No mercado, há dúvidas e medos que crescem à medida em que se torna mais grave o quadro fiscal. Por exemplo: as compras públicas -- que no caso do Ceará serão medidas acertadas, mas paliativas pela impossibilidade de o governo adquirir toda a produção do pescado que era exportado – preocupam porque podem ser usadas com interesse político, e pela tradição da política brasileira isto tem 100% de chance de acontecer. 

Tem mais: neste momento, a taxa básica de juros Selic está no patamar de 15% ao ano, o que significa juro real de 9%. Com juro tão alto, as empresas exportadoras sentir-se-ão motivadas a contratar o financiamento oferecido em troca da manutenção dos empregos? O mercado desconfia de que o resultado desse pacote poderá ser o aumento da inadimplência.  

Pior: conhecendo a história política recente e remota deste país, desconfia-se, também, de que as medidas anunciadas pelo governo, que têm caráter temporário, possam tornar-se permanentes. O ano eleitoral de 2026 está vindo em alta velocidade, trazendo com ele outra tradição verde-amarela: o aumento dos gastos públicos. Assim, o que está ruim pode piorar. 
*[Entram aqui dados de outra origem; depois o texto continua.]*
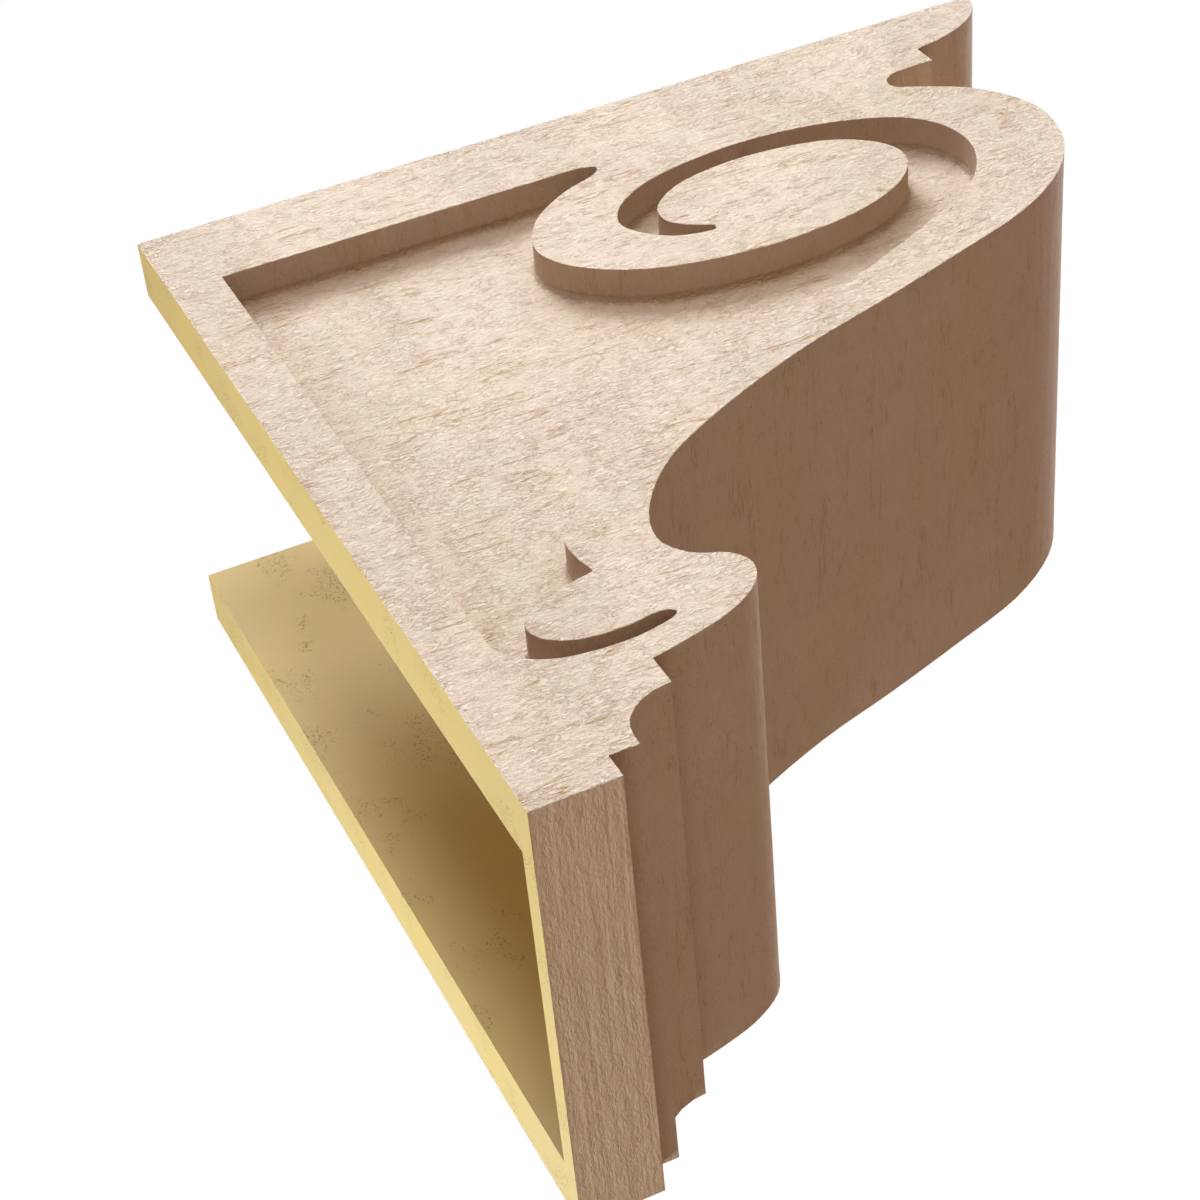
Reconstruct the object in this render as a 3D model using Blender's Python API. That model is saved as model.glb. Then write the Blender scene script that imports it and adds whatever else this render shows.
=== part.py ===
"""A hollow urethane corbel cast to look like rough-sawn timber, with a scroll sunk into each side.

Metres, +Z up. The back rim lies on the wall in the plane Y = 0 and the front faces -Y.
The origin is the middle of the bottom end's back rim.
"""

import math

import bmesh
import bpy

# The corbel reaches out from the wall as far as it is high, and is half as wide.
HEIGHT = 0.4064
WIDTH = HEIGHT / 2
SIDE_WALL = 0.0254
SHELL_WALL = 0.0097
RECESS_DEPTH = SIDE_WALL - SHELL_WALL

# Every outline is drawn in modules, out from the wall and down from the top edge.
MODULE = HEIGHT / 36
TOP = HEIGHT - SHELL_WALL / 2
OVERCUT = 2.0
FACETS = 4

TAN_PRIMER = (0.62, 0.47, 0.34, 1.0)
RAW_URETHANE = (0.70, 0.52, 0.26, 1.0)


def sweep(anchors, facets=FACETS):
    """Points of a smooth curve through the anchors, without the last one."""
    ends = [anchors[0]] + anchors + [anchors[-1]]
    points = []
    for a, b, c, d in zip(ends, ends[1:], ends[2:], ends[3:]):
        for step in range(facets):
            t = step / facets
            points.append(
                tuple(
                    q + 0.5 * t * (r - p + t * (2 * p - 5 * q + 4 * r - s + t * (3 * q - p - 3 * r + s)))
                    for p, q, r, s in zip(a, b, c, d)
                )
            )
    return points


def elliptic_arc(centre, radii, start, end, facets):
    """Points of part of an ellipse, with its angles in degrees from outwards towards downwards."""
    angles = [math.radians(start + (end - start) * step / facets) for step in range(facets + 1)]
    return [(centre[0] + radii[0] * math.cos(a), centre[1] + radii[1] * math.sin(a)) for a in angles]


def side_profile():
    """The corbel from the side: ovolo and fillet, big scroll, long S, small scroll, cove and foot."""
    ovolo = elliptic_arc((30.96, 0.0), (5.04, 2.88), 0, 78, 8)
    fillet = [(32.0, 4.0), (30.6, 4.0)]
    notch = elliptic_arc((30.6, 4.75), (1.03, 0.75), 250, 140, 6)
    front = sweep(
        [
            (30.0, 5.3), (32.0, 6.7), (33.2, 8.6), (33.4, 10.2), (32.9, 12.1), (31.4, 14.1),
            (28.8, 15.8), (25.2, 17.1), (21.6, 18.3), (18.0, 19.4), (14.4, 20.9), (11.2, 22.7),
            (9.35, 24.7), (8.7, 26.5), (9.25, 27.7), (10.3, 28.35), (10.7, 29.2), (10.2, 30.2),
            (8.9, 31.0), (7.2, 31.5), (6.0, 31.75),
        ]
    )
    step = [(6.0, 31.75)]
    cove = elliptic_arc((6.0, 34.6), (2.0, 1.6), 270, 180, 6)
    foot = [(4.0, 35.0), (3.0, 35.0), (3.0, 36.0), (0.0, 36.0), (0.0, 0.0)]
    return ovolo + fillet + notch + front + step + cove + foot


def scroll_recess():
    """The sunk ground between the rim, the two scrolls and the long S band."""
    under_cap = [(2.0, 4.0)]
    around_big_scroll = sweep(
        [
            (16.3, 4.0), (17.0, 4.25), (16.7, 4.75), (15.2, 5.35), (13.7, 6.4), (12.8, 7.7),
            (12.6, 9.0), (13.3, 10.4), (15.0, 11.75), (17.4, 12.6), (20.6, 12.95), (23.9, 12.55),
            (26.2, 11.5), (27.3, 10.0), (26.9, 8.5), (25.2, 7.25), (22.2, 6.7), (19.4, 7.05),
            (17.8, 8.1), (17.5, 9.2), (18.0, 9.95), (18.9, 10.55),
        ]
    )
    back_along_groove = sweep(
        [
            (18.9, 10.55), (18.7, 10.85), (17.4, 10.5), (16.4, 9.6), (16.0, 8.5), (16.8, 7.2),
            (18.8, 6.15), (22.2, 5.65), (25.5, 6.0), (28.2, 7.05), (29.5, 8.4), (29.85, 10.0),
            (29.4, 11.6), (28.2, 13.1), (26.3, 14.25),
        ]
    )
    along_band = sweep(
        [
            (26.3, 14.25), (23.6, 15.55), (19.5, 17.3), (15.5, 18.9), (12.2, 20.2), (9.4, 21.6),
            (7.3, 23.5), (6.1, 25.2), (6.25, 27.0),
        ]
    )
    around_small_scroll = sweep(
        [
            (6.25, 27.0), (5.2, 27.25), (3.9, 27.75), (3.3, 28.4), (3.5, 29.2), (4.4, 29.8),
            (5.8, 30.0), (7.1, 29.85), (7.6, 30.1), (7.1, 30.4), (5.6, 30.6), (3.7, 30.35),
            (2.5, 29.65), (2.0, 28.8),
        ]
    )
    return under_cap + around_big_scroll + back_along_groove + along_band + around_small_scroll + [(2.0, 28.8)]


def hollow_profile():
    """The hollow from the side. It runs out past the wall side and past the top."""
    upright = [(28.2, -OVERCUT)]
    front_wall = sweep(
        [
            (28.2, 11.0), (27.4, 13.4), (25.0, 15.5), (21.2, 17.0), (17.6, 18.1), (14.0, 19.5),
            (10.6, 21.4), (8.3, 23.8), (7.5, 26.4), (7.2, 28.8), (5.1, 31.0), (4.7, 32.6), (2.1, 34.0),
        ],
        2,
    )
    floor = (HEIGHT - SHELL_WALL) / MODULE
    foot = [(2.1, 34.0), (2.1, floor), (-OVERCUT, floor), (-OVERCUT, -OVERCUT)]
    return upright + front_wall + foot


def faces_wall_or_up(normal):
    return max(normal.y, normal.z) > 0.99


def everywhere(normal):
    return True


def nowhere(normal):
    return False


def slab(name, outline, thickness, across, materials, bare):
    """The outline filled and made thick, edge-on to the wall at X = across, with bare faces where asked."""
    curve = bpy.data.curves.new(name + "_outline", "CURVE")
    curve.dimensions = "2D"
    curve.fill_mode = "BOTH"
    curve.extrude = thickness / 2
    spline = curve.splines.new("POLY")
    spline.points.add(len(outline) - 1)
    for point, (out, down) in zip(spline.points, outline):
        point.co = (out * MODULE, TOP - down * MODULE, 0.0, 1.0)
    spline.use_cyclic_u = True
    drawn = bpy.data.objects.new(name + "_outline", curve)
    drawn.location = (across, 0.0, 0.0)
    drawn.rotation_euler = (math.pi / 2, 0.0, -math.pi / 2)
    bpy.context.scene.collection.objects.link(drawn)
    bpy.context.view_layer.update()

    evaluated = drawn.evaluated_get(bpy.context.evaluated_depsgraph_get())
    mesh = bpy.data.meshes.new_from_object(evaluated)
    solid = bpy.data.objects.new(name, mesh)
    solid.matrix_world = drawn.matrix_world
    bpy.data.objects.remove(drawn)
    bpy.data.curves.remove(curve)

    welded = bmesh.new()
    welded.from_mesh(mesh)
    bmesh.ops.remove_doubles(welded, verts=welded.verts, dist=1e-6)
    bmesh.ops.recalc_face_normals(welded, faces=welded.faces)
    welded.to_mesh(mesh)
    welded.free()
    for material in materials:
        mesh.materials.append(material)
    for face in mesh.polygons:
        face.material_index = int(bare(solid.matrix_world.to_3x3() @ face.normal))
    return solid


def finish(name, colour, roughness):
    material = bpy.data.materials.new(name)
    material.use_nodes = True
    shader = material.node_tree.nodes["Principled BSDF"]
    shader.inputs["Base Color"].default_value = colour
    shader.inputs["Roughness"].default_value = roughness
    shader.inputs["Metallic"].default_value = 0.0
    material.diffuse_color = colour
    return material


def cut(solid, cutter):
    modifier = solid.modifiers.new(cutter.name, "BOOLEAN")
    modifier.operation = "DIFFERENCE"
    modifier.solver = "EXACT"
    modifier.object = cutter


def build():
    for thing in list(bpy.data.objects):
        bpy.data.objects.remove(thing)
    parts = bpy.data.collections.new("urethane_corbel")
    cutters = bpy.data.collections.new("cutters")
    bpy.context.scene.collection.children.link(parts)
    bpy.context.scene.collection.children.link(cutters)
    finishes = [finish("tan_primer", TAN_PRIMER, 0.75), finish("raw_urethane", RAW_URETHANE, 0.8)]

    # The rims at the wall and at the top are bare urethane, and so is the hollow.
    corbel = slab("corbel", side_profile(), WIDTH, 0.0, finishes, faces_wall_or_up)
    parts.objects.link(corbel)

    hollow_width = WIDTH - 2 * SIDE_WALL
    hollow = slab("hollow", hollow_profile(), hollow_width, 0.0, finishes, everywhere)
    cutters.objects.link(hollow)
    cut(corbel, hollow)

    # Each recess cutter stands as far out of the side as it reaches into it.
    for name, side in (("left_recess", -1), ("right_recess", 1)):
        recess = slab(name, scroll_recess(), 2 * RECESS_DEPTH, side * WIDTH / 2, finishes, nowhere)
        cutters.objects.link(recess)
        cut(corbel, recess)

    for cutter in cutters.objects:
        cutter.hide_render = True
        cutter.display_type = "WIRE"


build()
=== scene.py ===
"""A hollow urethane corbel, cast to look like rough-sawn timber and primed tan, in a pale studio."""

import math

import bmesh
import bpy
import numpy as np
from mathutils import Matrix, Vector, geometry, noise


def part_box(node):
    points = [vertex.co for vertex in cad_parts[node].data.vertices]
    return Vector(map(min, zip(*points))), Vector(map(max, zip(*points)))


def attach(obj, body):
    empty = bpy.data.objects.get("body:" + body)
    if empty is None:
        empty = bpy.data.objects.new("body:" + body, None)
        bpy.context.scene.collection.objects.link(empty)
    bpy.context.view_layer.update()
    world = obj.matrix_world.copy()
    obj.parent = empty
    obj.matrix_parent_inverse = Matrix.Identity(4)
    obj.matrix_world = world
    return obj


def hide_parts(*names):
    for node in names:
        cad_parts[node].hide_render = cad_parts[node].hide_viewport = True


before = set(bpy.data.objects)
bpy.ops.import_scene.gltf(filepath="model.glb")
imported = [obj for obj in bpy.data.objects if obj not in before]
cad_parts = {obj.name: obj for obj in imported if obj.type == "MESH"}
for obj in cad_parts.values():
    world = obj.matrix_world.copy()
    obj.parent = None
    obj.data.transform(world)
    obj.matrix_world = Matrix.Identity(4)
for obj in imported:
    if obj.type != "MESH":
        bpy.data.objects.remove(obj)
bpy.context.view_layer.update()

MM = 0.001

# Sizes of the casting.
LOW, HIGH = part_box("corbel")
HALF_WIDTH = HIGH.x
SIDE_WALL = 25.4 * MM
RECESS_DEPTH = 15.7 * MM
RECESS_FILLET = 2.2 * MM
EDGE_ROUND = 0.5 * MM

# Shade is painted into the primer beside inner corners, over these distances from the foot of a recess
# wall and from a crease of the front. The slant moves the painted shade down, like a shadow of light from
# above: it reaches far below the walls that face down, and hardly above those that face up.
SHADE_FOOT_REACH = 40.0 * MM
SHADE_SLANT = 12.0 * MM
SHADE_CREASE_REACH = 13.0 * MM

# A corner this near a limit of the casting lies on it, and corners this near each other are one.
TOUCH = 0.1 * MM
SAME_SPOT = 0.01 * MM

# A face whose normal has this share along an axis faces that way, one with more than the second share across
# the corbel belongs to a rounded arris, and two whose normals' product is above the third share a plane.
FACING = 0.99
LEANING = 0.05
SAME_PLANE = 0.999999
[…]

Esta coluna, diante do que está ao seu alcance, imagina que, no Ceará, serão poucas as pequenas empresas exportadoras que se aventurarão ao oferecido crédito subsidiado, e condicionado. Elas preferirão a oferta do governador Elmano de Freitas, que se mostra disposto, com ajuda de Brasília, a comprar parte dos pescados e do mel de abelha que era exportada para o mercado dos Estados Unidos.  

Há outro temor: a Medida Provisória contendo todo o pacote do Palácio do Planalto tem de ser aprovada pelo Congresso Nacional, onde já se mobilizam os lobbies de interesse. Haverá, como soe acontecer nesses momentos, uma chuva de emendas para incluir mais setores da produção entre os beneficiados pela MP, o que alarga ainda mais a chance de inadimplência futura, mas isto é da tradição nacional, cuja causa tem sido, nos últimos 50 anos, a promíscua e deletéria relação do governo com os parlamentares da Câmara dos Deputados e do Senado.  

Conclusão: não é fácil produzir e trabalhar no Brasil. Mas não é fácil, também, socorrer quem está a precisar de socorro, pois, em casos como este, estão misturadas a melhor e a pior das intenções.